For full-year 2026, management maintained a growth-oriented outlook:

  • Continued profitable growth driven by capacity additions and strong demand in both domestic and export markets

Management highlighted several factors that will shape results:

  • Timing of capacity ramp and shipment flows
  • Potential for new export jurisdictions to come online in the coming months

Takeaways

Village Farms has crossed an inflection point, with export sales and operational discipline driving record profitability and cash flow. The next phase will test the company’s ability to scale capacity and navigate global regulatory shifts.

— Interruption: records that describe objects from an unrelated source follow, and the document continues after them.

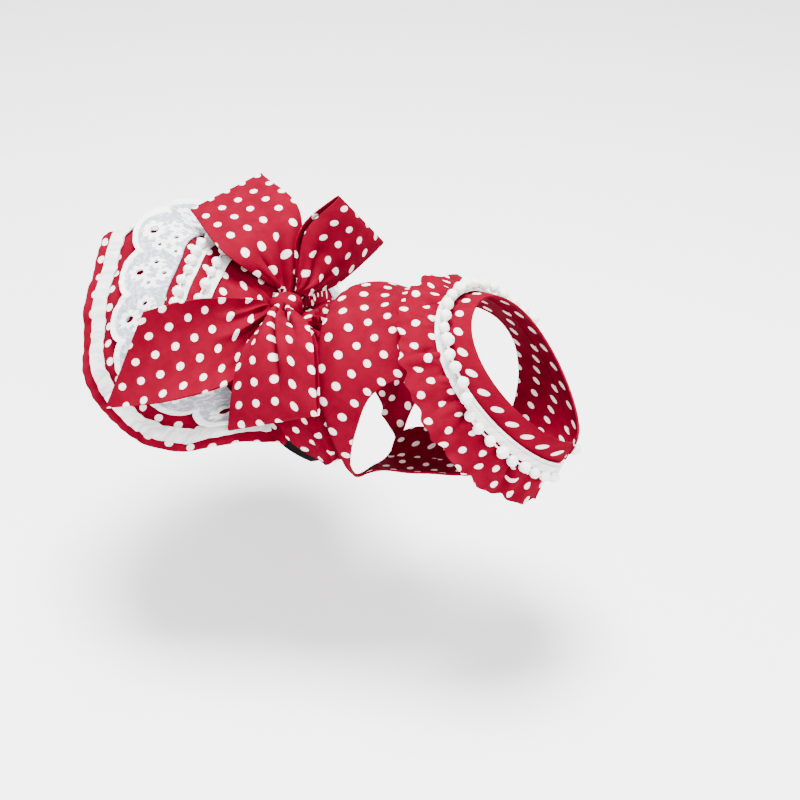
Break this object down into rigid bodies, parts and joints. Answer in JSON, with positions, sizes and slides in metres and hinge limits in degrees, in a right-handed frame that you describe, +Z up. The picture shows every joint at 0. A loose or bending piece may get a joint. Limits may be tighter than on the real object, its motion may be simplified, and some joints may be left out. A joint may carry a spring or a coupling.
{
  "type": "dog dress",
  "caption": "Small dog's dress held in its worn shape: spotted cotton bodice with leg openings, neck ruffle, puffed skirt with lace and pompom trim, and a large bow.",
  "frame": {"origin": "inner face of the back, on the centre line at the girth behind the front legs, where the dress rests on the wearer's spine", "axes": "+X along the back towards the wearer's head, +Y to the wearer's left, +Z up"},
  "size_m": [0.3444, 0.2211, 0.159],
  "materials": {
    "spotted_cotton": "plain-woven crimson cotton with white spots",
    "white_lace": "white embroidered eyelet cotton",
    "white_tape": "white twill tape",
    "white_braid": "white woven braid",
    "white_pompom": "fluffy white yarn",
    "label_tape": "bare black woven tape"
  },
  "bodies": {
    "root": {"bodice": "spotted_cotton", "belly_placket": "spotted_cotton", "side_label": "label_tape", "neck_band": "spotted_cotton", "neck_ruffle": "spotted_cotton", "neck_tape": "white_braid", "neck_pompoms": "white_pompom", "skirt": "spotted_cotton", "hem_tape": "white_tape", "lace_frill": "white_lace", "skirt_tape_outer": "white_braid", "skirt_pompoms_outer": "white_pompom", "skirt_tape_inner": "white_braid", "skirt_pompoms_inner": "white_pompom", "bow_loop_near": "spotted_cotton", "bow_loop_far": "spotted_cotton", "bow_tail_near": "spotted_cotton", "bow_tail_far": "spotted_cotton", "bow_knot": "spotted_cotton"}
  },
  "joints": []
}
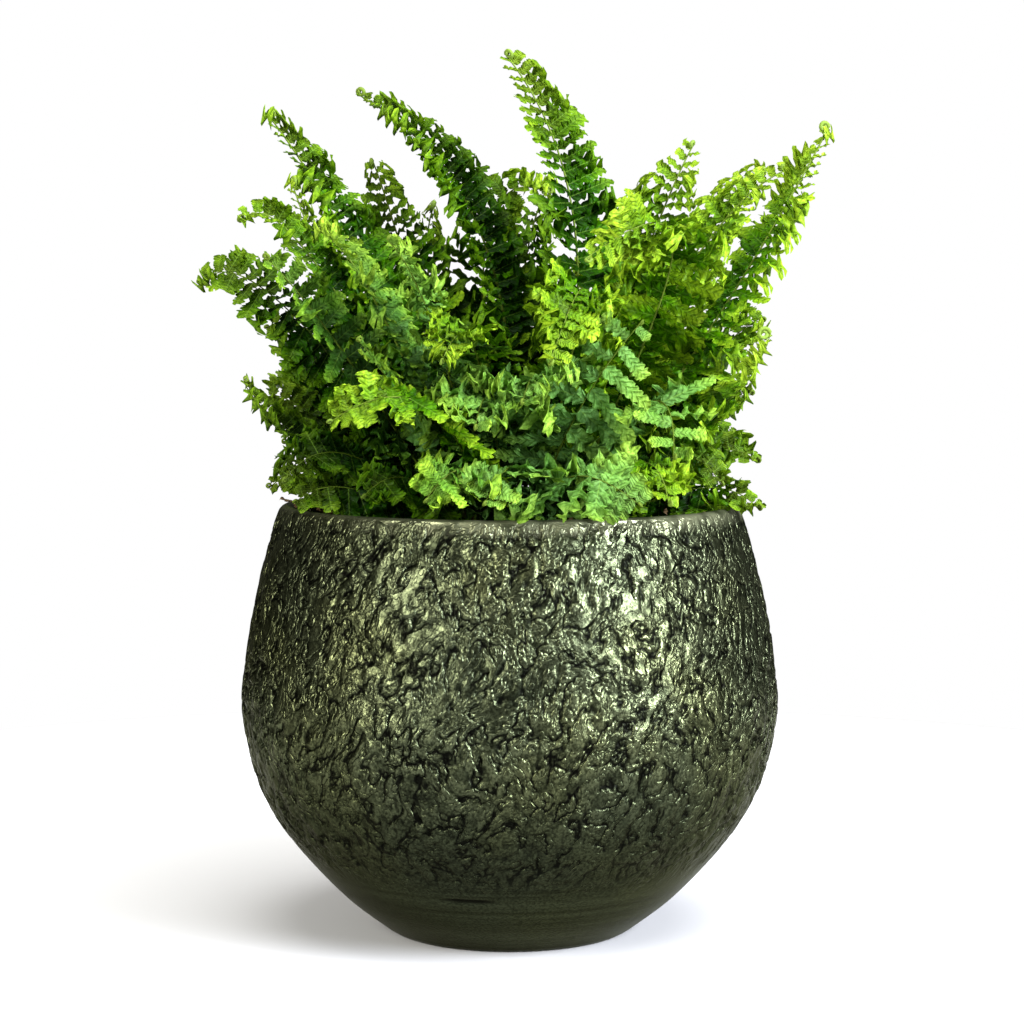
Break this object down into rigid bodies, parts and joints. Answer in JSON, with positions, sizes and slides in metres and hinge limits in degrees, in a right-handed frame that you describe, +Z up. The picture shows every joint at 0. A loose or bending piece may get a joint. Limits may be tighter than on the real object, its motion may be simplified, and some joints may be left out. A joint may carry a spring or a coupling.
{
  "type": "potted boston fern",
  "caption": "Bushy fern with ruffled, finely divided arching fronds, rooted in soil in a round wide-bellied pot with a crusted metallic glaze and a narrow smooth lip.",
  "frame": {"origin": "middle of the pot's flat foot, on the surface that it stands on", "axes": "+Z up along the pot's axis; the pictured side of the plant faces -Y, and +X is to its right"},
  "size_m": [0.2213, 0.1908, 0.311],
  "materials": {
    "pot_glaze": "satin",
    "potting_soil": "matte",
    "rhizome": "matte",
    "leaf_green": "satin",
    "leaf_lime": "satin"
  },
  "bodies": {
    "root": {"pot": "pot_glaze", "soil": "potting_soil", "rhizome": "rhizome", "frond_left_tall": "leaf_green", "frond_left_young": "leaf_green", "frond_left_high_arch": "leaf_green", "frond_left_low_arch": "leaf_green", "frond_left_leaning": "leaf_green", "frond_left_mid": "leaf_green", "frond_left_mid_low": "leaf_green", "frond_left_thin": "leaf_green", "frond_left_rim": "leaf_green", "frond_left_low_back": "leaf_green", "frond_left_low_front": "leaf_green", "frond_left_back_upright": "leaf_green", "frond_left_crozier": "leaf_green", "frond_long_arch": "leaf_green", "frond_centre_tall": "leaf_green", "frond_centre_back": "leaf_green", "frond_comb": "leaf_green", "frond_right_upright": "leaf_green", "frond_right_arch": "leaf_green", "frond_right_slant": "leaf_green", "frond_right_long": "leaf_green", "frond_right_mid": "leaf_green", "frond_right_crozier": "leaf_green", "frond_right_mid_low": "leaf_green", "frond_right_low": "leaf_green", "frond_right_low_back": "leaf_green", "frond_right_rim": "leaf_green", "frond_right_low_front": "leaf_green", "frond_bright_arch": "leaf_lime", "frond_bright_arch_low": "leaf_green", "frond_front_right": "leaf_green", "frond_front_mid_right": "leaf_green", "frond_front_light_left": "leaf_lime", "frond_front_blue_left": "leaf_green", "frond_front_yellow": "leaf_lime", "frond_front_inner_left": "leaf_green", "frond_front_lime_left": "leaf_lime", "frond_front_low_left": "leaf_green", "frond_rim_front_left": "leaf_green", "frond_front_inner_mid": "leaf_green", "frond_front_low_mid": "leaf_green", "frond_front_low_right": "leaf_green", "frond_front_rim_right": "leaf_lime", "frond_front_centre": "leaf_green", "frond_left_bottom": "leaf_green", "frond_far_high_1": "leaf_green", "frond_far_high_2": "leaf_green", "frond_far_high_3": "leaf_green", "frond_far_high_4": "leaf_green", "frond_far_high_5": "leaf_green", "frond_far_low_1": "leaf_green", "frond_far_low_2": "leaf_green", "frond_far_low_3": "leaf_green", "frond_far_low_4": "leaf_green", "frond_far_low_5": "leaf_green", "frond_far_low_6": "leaf_green"}
  },
  "joints": []
}
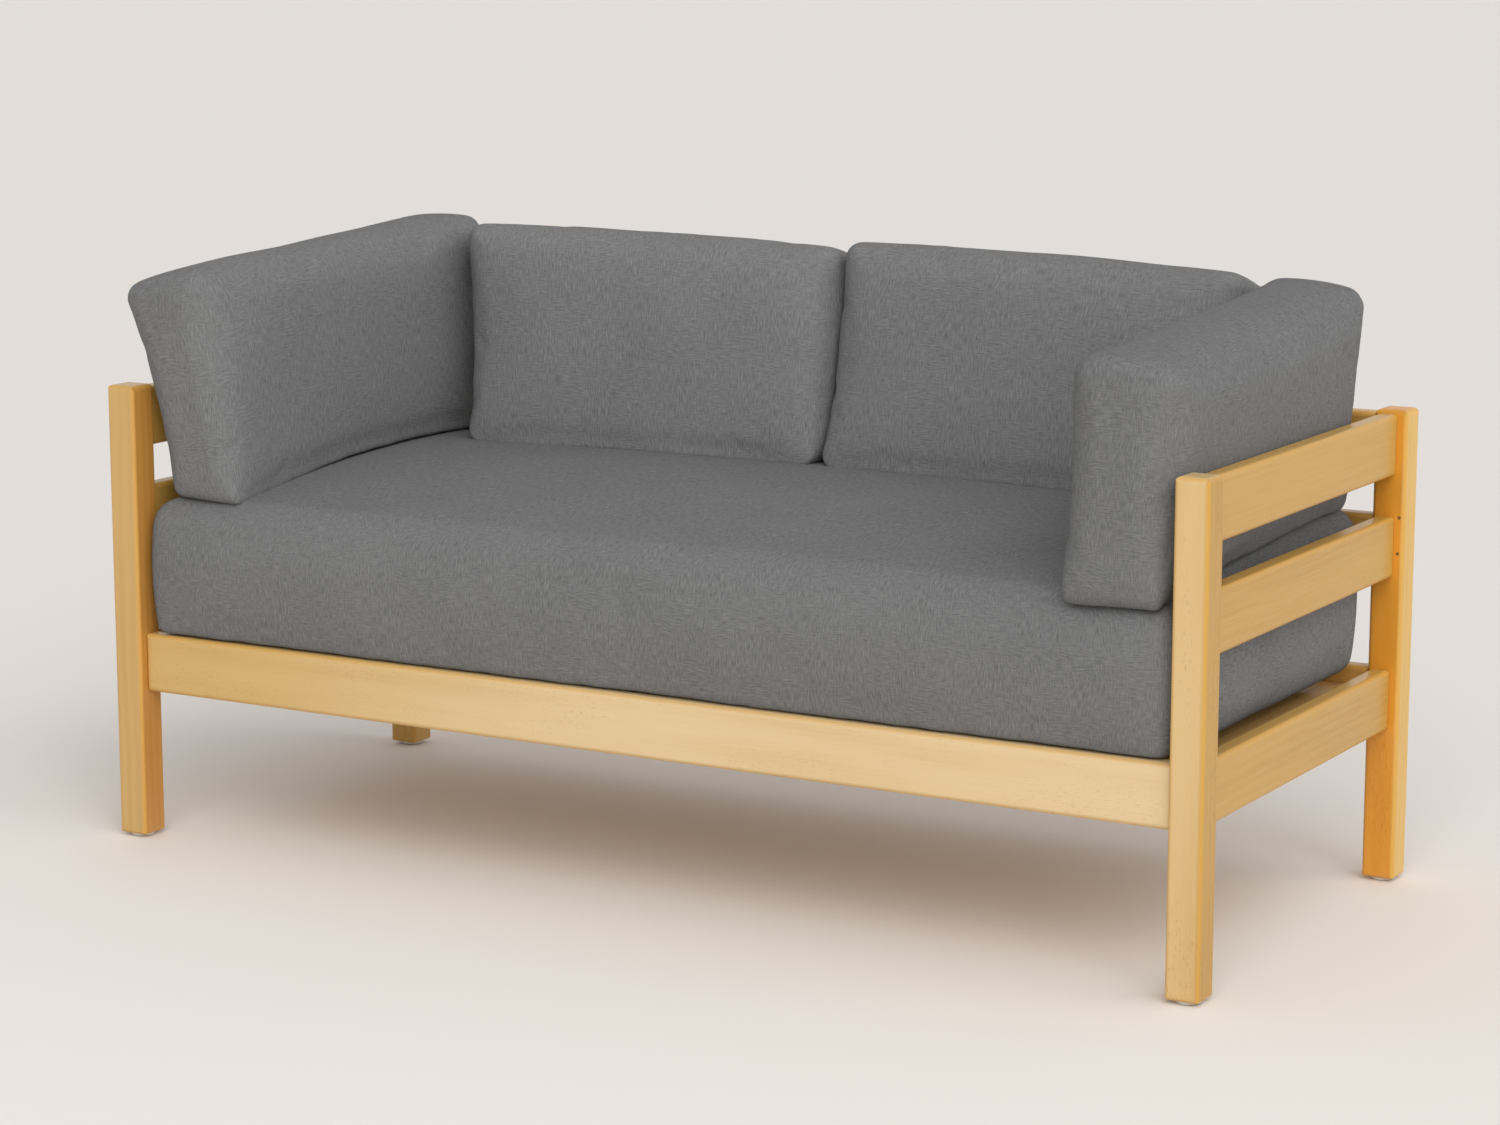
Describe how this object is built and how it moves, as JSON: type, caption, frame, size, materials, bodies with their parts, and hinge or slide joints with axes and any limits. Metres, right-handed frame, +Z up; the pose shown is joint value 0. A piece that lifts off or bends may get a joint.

  • Export Margin Engine: International sales are now a core profit driver, but require careful management of shipment timing and compliance.
  • Expansion Execution: On-time, on-budget delivery of new capacity is critical for capturing pent-up demand and defending share.
  • 2026 Watchpoint: Monitor the pace of capacity ramp, excise tax drag, and the impact of Canadian and European regulatory shifts on both top line and margin.

Conclusion

Village Farms’ 2025 results mark a strategic reset, with export-driven growth, margin expansion, and a balanced capital allocation approach setting a durable foundation for 2026 and beyond. The company’s disciplined execution and global positioning give it a credible path to sustained profitability, though near-term results will hinge on capacity expansion and regulatory clarity in key markets.

Industry Read-Through

Village Farms’ performance underscores the critical importance of EU GMP certification and export readiness for global cannabis operators. As European regulators tighten quality and import rules, compliant producers with scalable capacity are gaining share at the expense of less-prepared peers. The Canadian market remains highly competitive, with excise taxes and supply constraints pressuring all players, but those able to pivot to higher-margin SKUs and international sales are best positioned. The company’s approach to capital allocation and operational discipline provides a roadmap for others navigating the evolving global cannabis landscape.